-- START ENTRIES SHOWN --
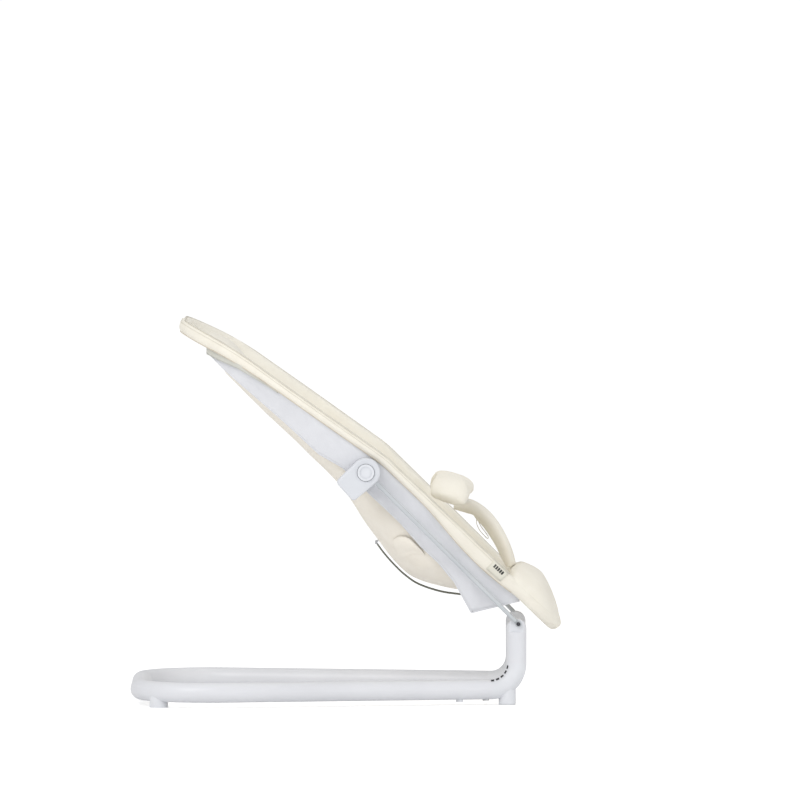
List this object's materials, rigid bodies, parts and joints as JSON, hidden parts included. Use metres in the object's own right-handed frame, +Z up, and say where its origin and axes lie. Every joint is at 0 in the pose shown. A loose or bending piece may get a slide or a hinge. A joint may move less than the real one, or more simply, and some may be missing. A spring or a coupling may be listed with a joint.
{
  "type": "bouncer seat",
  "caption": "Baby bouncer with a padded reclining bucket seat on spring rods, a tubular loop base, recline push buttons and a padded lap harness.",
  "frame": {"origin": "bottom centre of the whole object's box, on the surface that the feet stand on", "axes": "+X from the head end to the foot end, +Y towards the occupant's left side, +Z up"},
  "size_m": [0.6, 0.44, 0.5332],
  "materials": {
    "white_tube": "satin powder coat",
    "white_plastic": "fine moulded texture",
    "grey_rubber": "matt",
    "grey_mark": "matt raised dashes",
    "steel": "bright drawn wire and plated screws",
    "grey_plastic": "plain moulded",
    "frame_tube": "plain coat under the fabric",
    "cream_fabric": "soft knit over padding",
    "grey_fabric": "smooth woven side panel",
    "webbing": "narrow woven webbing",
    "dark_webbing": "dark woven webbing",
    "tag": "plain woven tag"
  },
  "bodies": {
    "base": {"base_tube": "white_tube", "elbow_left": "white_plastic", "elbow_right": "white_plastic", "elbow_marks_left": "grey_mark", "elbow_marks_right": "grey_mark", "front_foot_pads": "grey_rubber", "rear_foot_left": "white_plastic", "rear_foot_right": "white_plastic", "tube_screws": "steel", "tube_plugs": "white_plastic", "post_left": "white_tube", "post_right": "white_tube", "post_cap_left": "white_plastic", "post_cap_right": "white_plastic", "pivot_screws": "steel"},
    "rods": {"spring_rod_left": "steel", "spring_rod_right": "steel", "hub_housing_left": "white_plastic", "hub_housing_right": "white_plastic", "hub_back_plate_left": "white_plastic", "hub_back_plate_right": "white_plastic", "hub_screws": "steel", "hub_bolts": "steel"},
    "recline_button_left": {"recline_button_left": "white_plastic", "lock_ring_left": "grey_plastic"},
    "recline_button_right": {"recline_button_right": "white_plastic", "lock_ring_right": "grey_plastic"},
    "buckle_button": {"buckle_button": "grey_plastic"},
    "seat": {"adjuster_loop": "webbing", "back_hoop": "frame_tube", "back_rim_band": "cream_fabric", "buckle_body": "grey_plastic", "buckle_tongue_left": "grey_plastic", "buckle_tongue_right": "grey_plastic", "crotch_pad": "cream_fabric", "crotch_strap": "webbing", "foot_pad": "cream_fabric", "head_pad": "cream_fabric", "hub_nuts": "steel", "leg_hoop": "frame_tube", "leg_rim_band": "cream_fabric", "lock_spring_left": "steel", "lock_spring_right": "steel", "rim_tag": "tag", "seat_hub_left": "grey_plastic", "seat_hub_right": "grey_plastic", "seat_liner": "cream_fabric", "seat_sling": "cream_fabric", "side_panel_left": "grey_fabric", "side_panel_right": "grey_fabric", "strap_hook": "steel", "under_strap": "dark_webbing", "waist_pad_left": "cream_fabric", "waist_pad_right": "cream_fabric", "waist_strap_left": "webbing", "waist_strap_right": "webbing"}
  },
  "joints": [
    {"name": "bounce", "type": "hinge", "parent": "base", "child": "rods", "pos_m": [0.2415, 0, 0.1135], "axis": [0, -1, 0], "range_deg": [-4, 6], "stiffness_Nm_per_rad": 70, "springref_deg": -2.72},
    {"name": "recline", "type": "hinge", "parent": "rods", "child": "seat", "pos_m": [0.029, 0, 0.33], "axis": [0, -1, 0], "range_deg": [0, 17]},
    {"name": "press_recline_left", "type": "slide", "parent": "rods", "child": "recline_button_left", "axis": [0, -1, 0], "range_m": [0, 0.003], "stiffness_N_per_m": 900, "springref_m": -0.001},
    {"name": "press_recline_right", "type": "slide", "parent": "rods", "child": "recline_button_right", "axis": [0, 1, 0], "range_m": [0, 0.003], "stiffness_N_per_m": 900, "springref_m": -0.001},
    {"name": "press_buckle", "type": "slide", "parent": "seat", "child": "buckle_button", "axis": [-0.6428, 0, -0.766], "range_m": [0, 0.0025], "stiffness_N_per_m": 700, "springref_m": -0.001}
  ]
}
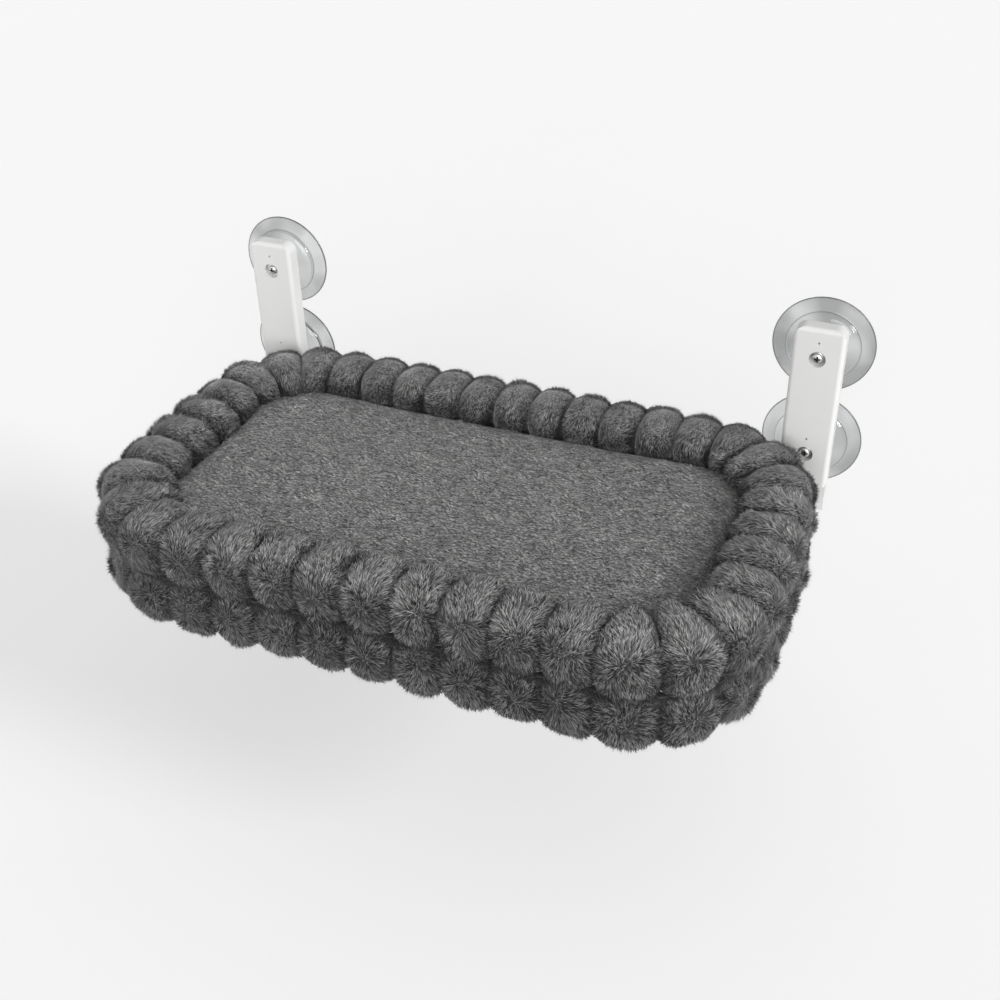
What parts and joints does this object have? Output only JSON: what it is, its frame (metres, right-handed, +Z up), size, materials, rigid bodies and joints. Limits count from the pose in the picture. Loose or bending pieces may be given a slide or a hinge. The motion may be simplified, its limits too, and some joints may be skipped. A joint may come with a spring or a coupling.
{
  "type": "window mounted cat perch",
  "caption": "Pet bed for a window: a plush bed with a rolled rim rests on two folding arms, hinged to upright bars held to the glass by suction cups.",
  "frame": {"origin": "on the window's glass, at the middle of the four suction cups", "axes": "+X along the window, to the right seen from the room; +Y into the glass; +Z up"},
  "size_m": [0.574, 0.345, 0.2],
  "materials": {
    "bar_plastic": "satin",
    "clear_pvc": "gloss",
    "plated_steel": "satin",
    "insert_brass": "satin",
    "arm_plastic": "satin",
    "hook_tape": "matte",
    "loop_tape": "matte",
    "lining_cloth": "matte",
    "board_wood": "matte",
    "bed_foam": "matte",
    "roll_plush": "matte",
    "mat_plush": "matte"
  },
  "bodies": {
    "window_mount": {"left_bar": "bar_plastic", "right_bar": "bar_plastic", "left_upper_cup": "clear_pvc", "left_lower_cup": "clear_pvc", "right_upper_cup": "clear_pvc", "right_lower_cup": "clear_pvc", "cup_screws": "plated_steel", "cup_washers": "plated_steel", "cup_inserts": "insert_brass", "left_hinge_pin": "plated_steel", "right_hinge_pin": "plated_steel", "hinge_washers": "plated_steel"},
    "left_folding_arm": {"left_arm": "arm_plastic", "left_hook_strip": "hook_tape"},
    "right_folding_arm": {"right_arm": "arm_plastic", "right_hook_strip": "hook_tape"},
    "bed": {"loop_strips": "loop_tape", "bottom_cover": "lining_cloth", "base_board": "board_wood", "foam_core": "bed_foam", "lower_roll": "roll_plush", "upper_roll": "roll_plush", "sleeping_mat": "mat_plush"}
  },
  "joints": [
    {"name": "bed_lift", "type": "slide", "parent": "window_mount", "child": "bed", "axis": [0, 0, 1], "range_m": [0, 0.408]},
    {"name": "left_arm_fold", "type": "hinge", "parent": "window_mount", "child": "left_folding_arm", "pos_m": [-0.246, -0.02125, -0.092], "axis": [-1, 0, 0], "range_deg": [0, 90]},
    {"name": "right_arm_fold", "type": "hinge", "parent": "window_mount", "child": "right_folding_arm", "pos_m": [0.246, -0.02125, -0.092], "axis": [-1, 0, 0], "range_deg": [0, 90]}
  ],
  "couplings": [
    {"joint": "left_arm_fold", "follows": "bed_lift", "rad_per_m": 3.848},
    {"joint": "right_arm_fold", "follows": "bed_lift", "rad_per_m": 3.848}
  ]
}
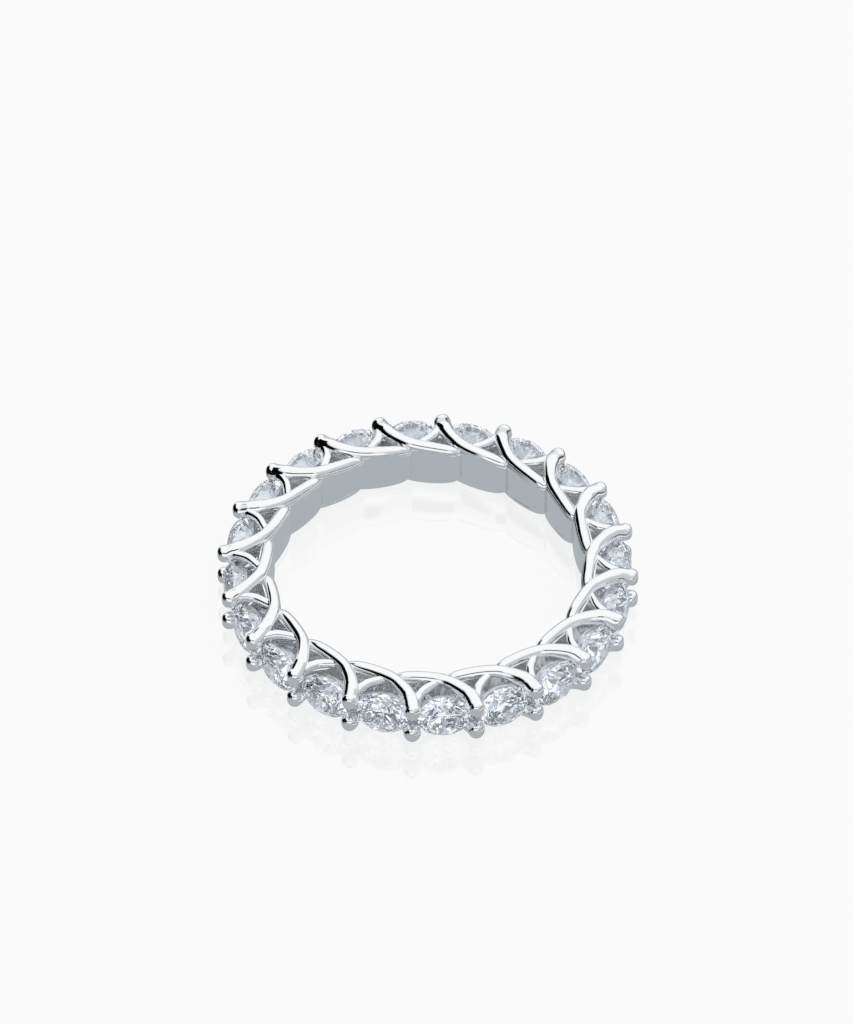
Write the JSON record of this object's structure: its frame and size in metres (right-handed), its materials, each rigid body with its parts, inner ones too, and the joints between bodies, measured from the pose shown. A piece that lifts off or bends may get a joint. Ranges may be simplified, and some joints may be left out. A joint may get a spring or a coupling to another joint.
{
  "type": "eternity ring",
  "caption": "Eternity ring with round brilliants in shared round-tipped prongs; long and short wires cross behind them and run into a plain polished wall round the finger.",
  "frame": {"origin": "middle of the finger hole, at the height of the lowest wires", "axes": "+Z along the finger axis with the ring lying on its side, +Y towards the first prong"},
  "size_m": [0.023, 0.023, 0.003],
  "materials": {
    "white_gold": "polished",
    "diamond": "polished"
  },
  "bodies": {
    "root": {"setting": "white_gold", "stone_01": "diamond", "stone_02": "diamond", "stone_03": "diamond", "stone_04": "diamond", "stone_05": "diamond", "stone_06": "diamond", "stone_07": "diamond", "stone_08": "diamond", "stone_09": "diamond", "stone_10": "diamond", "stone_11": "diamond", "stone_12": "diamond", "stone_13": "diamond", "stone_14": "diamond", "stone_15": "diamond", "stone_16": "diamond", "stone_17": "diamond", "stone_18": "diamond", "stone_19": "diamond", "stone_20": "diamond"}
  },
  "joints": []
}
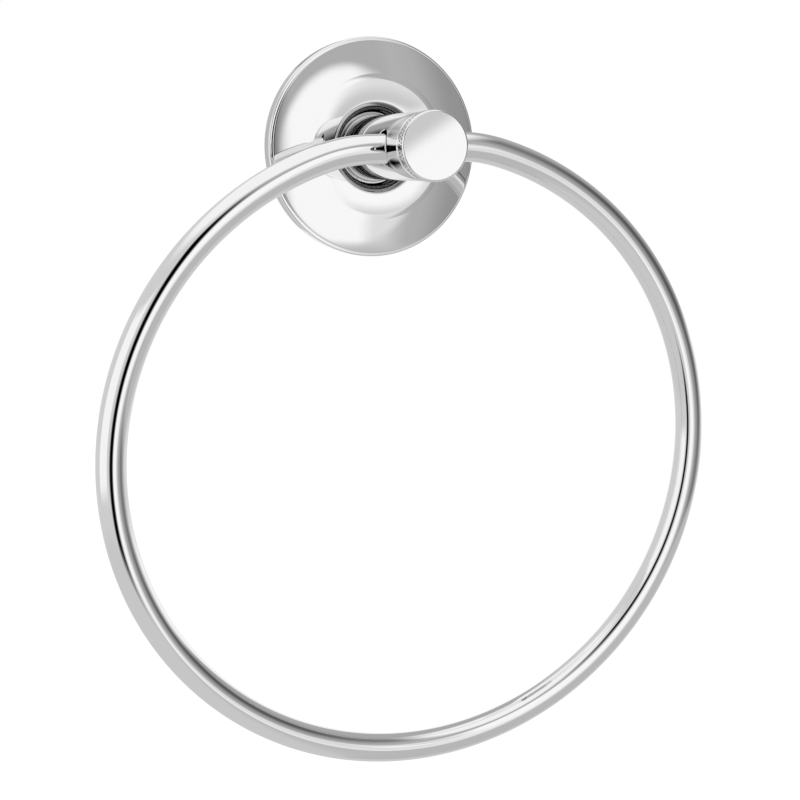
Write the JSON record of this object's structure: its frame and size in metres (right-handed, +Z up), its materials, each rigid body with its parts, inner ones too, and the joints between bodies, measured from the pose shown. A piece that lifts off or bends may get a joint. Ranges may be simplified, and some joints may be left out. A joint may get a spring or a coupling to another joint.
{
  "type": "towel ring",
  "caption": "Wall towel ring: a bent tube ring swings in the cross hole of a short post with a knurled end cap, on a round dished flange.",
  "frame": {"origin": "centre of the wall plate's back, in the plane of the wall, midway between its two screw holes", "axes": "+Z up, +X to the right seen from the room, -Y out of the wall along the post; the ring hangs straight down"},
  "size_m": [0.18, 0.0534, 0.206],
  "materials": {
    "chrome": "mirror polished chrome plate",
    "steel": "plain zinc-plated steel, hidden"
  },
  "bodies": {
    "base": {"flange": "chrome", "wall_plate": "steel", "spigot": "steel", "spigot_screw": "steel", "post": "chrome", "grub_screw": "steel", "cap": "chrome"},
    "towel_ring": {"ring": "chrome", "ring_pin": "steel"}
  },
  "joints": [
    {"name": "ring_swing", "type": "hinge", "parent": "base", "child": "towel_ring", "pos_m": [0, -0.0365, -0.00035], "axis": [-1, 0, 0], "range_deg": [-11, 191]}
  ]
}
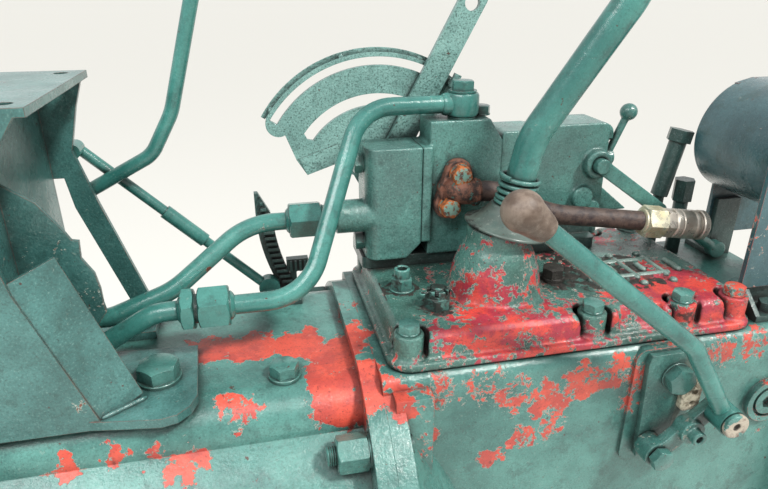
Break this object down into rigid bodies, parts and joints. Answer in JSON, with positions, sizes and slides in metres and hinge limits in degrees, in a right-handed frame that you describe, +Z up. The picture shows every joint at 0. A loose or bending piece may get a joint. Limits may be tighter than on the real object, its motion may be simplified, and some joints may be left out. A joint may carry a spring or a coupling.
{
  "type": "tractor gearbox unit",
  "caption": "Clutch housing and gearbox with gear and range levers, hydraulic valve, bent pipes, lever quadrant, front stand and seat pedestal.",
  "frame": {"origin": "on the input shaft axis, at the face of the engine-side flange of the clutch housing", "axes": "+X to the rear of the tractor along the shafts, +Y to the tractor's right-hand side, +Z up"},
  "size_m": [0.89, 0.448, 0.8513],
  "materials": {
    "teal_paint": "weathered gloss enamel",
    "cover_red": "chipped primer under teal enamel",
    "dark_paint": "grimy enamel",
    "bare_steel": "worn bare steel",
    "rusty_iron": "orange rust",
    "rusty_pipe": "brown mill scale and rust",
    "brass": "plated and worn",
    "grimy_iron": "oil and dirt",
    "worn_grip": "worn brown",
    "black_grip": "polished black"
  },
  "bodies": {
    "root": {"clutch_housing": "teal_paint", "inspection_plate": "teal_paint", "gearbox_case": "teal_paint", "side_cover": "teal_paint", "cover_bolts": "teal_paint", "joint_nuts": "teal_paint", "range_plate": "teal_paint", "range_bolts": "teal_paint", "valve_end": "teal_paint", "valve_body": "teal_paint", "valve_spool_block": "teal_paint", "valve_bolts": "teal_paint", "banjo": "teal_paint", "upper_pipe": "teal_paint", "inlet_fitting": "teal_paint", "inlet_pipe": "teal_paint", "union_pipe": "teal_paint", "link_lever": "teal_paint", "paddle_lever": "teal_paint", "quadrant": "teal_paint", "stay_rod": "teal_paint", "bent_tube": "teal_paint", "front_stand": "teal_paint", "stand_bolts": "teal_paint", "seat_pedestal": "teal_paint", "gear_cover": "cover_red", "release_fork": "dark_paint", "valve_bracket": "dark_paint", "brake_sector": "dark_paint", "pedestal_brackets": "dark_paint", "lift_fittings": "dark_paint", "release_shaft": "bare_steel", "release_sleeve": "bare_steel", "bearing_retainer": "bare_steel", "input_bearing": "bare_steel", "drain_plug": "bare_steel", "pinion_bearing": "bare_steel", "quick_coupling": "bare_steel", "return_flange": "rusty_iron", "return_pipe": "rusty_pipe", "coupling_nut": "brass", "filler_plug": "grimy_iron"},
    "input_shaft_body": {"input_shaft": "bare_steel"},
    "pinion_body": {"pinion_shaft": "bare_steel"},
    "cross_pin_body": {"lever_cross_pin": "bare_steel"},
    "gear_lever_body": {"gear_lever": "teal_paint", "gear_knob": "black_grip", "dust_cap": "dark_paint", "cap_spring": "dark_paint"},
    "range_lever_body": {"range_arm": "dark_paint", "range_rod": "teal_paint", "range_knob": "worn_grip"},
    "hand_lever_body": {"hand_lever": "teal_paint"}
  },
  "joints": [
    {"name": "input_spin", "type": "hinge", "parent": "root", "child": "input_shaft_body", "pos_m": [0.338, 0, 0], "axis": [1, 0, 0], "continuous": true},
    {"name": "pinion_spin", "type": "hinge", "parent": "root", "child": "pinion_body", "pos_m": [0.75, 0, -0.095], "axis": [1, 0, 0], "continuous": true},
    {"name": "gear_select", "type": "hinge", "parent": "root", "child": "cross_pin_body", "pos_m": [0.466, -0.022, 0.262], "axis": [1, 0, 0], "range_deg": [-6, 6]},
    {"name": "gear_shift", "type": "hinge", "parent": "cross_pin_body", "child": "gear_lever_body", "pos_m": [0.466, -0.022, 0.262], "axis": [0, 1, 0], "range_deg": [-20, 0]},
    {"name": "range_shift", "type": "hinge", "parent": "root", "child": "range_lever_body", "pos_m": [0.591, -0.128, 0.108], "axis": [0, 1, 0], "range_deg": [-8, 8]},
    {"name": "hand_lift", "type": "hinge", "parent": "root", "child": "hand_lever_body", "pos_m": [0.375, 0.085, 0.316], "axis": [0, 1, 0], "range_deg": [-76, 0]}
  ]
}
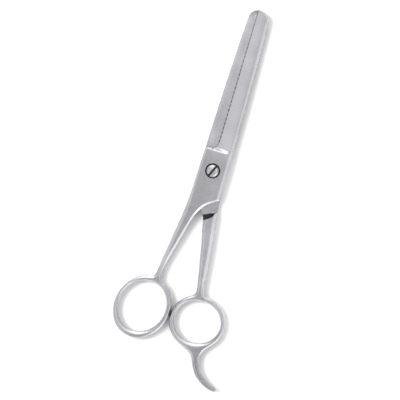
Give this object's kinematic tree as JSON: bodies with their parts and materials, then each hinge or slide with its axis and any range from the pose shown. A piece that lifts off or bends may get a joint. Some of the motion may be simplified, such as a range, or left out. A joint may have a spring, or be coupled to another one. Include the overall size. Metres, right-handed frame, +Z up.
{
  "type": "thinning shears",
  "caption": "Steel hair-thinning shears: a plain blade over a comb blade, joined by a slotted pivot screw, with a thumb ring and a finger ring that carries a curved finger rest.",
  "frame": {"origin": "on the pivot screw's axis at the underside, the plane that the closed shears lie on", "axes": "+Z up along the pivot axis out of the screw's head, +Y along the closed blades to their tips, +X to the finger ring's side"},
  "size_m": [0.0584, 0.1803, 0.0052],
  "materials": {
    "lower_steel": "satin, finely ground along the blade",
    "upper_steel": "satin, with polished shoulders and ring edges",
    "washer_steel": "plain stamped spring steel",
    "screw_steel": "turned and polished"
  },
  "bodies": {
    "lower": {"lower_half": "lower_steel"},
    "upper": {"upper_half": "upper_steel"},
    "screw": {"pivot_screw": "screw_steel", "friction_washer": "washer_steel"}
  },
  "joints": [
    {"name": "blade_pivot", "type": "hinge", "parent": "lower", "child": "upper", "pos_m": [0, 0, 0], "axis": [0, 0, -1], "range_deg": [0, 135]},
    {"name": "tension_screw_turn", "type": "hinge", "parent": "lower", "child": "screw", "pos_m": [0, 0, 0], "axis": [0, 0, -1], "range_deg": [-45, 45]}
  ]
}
-- END ENTRIES SHOWN --
→ DIRECTION
Extract every line from the one with "Give this object's" down to the final line above, both included, exactly as written.

→ OUTPUT BELOW
Give this object's kinematic tree as JSON: bodies with their parts and materials, then each hinge or slide with its axis and any range from the pose shown. A piece that lifts off or bends may get a joint. Some of the motion may be simplified, such as a range, or left out. A joint may have a spring, or be coupled to another one. Include the overall size. Metres, right-handed frame, +Z up.
{
  "type": "thinning shears",
  "caption": "Steel hair-thinning shears: a plain blade over a comb blade, joined by a slotted pivot screw, with a thumb ring and a finger ring that carries a curved finger rest.",
  "frame": {"origin": "on the pivot screw's axis at the underside, the plane that the closed shears lie on", "axes": "+Z up along the pivot axis out of the screw's head, +Y along the closed blades to their tips, +X to the finger ring's side"},
  "size_m": [0.0584, 0.1803, 0.0052],
  "materials": {
    "lower_steel": "satin, finely ground along the blade",
    "upper_steel": "satin, with polished shoulders and ring edges",
    "washer_steel": "plain stamped spring steel",
    "screw_steel": "turned and polished"
  },
  "bodies": {
    "lower": {"lower_half": "lower_steel"},
    "upper": {"upper_half": "upper_steel"},
    "screw": {"pivot_screw": "screw_steel", "friction_washer": "washer_steel"}
  },
  "joints": [
    {"name": "blade_pivot", "type": "hinge", "parent": "lower", "child": "upper", "pos_m": [0, 0, 0], "axis": [0, 0, -1], "range_deg": [0, 135]},
    {"name": "tension_screw_turn", "type": "hinge", "parent": "lower", "child": "screw", "pos_m": [0, 0, 0], "axis": [0, 0, -1], "range_deg": [-45, 45]}
  ]
}